Retainage affects cash flow on larger projects. Clients hold back 5-10% of each payment until project completion. On a $1,000,000 project, that’s $50,000-$100,000 you’ve earned but won’t receive until final acceptance. Accounting for retainage in cash flow projections prevents surprises.

Progress billing accuracy matters more at scale. Under-billing leaves money on the table and strains cash flow. Over-billing creates disputes and potential claims. Systems for tracking work completed against billings ensure you invoice appropriately and collect what you’ve earned.

Sources

  • Tennessee Board for Licensing Contractors upgrade requirements: tn.gov/commerce/regboards/contractors
  • Surety & Fidelity Association of America bonding guidelines
  • Construction Financial Management Association resources
  • Project management software comparisons: industry reviews

The Bottom Line

Starting a construction company in Nashville requires navigating Tennessee’s licensing structure, establishing proper insurance coverage, and building operational foundations that support the scale you’re targeting. The licensing exam is a gateway, not an obstacle. The preparation process itself develops knowledge you’ll use throughout your career.

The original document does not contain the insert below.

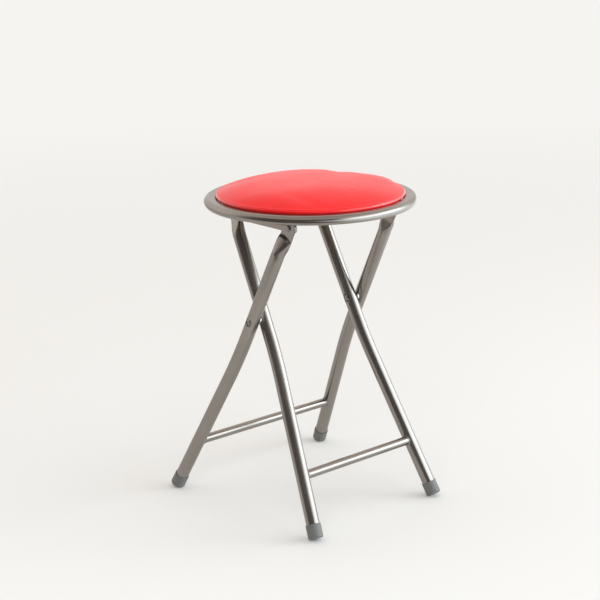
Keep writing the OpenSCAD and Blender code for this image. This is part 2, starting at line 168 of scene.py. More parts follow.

For tradespeople, the transition from employee to owner demands business skills that technical expertise doesn’t automatically provide. Pricing, contracts, cash flow, and client management require learning and systems that complement your trade knowledge.

For entrepreneurs without trade backgrounds, success comes through hiring right and building systems for quality control. The operator model works when you acknowledge what you don’t know and surround yourself with people who do.

For scaling operators, growth requires removing ceilings through license upgrades and bonding capacity while building the team and systems that enable larger operations. The transition from doing the work to managing those who do changes your role fundamentally.

Across all scenarios, Nashville’s construction market provides opportunity for well-prepared operators. The demand exists. The question is whether your business is positioned to capture it professionally and profitably.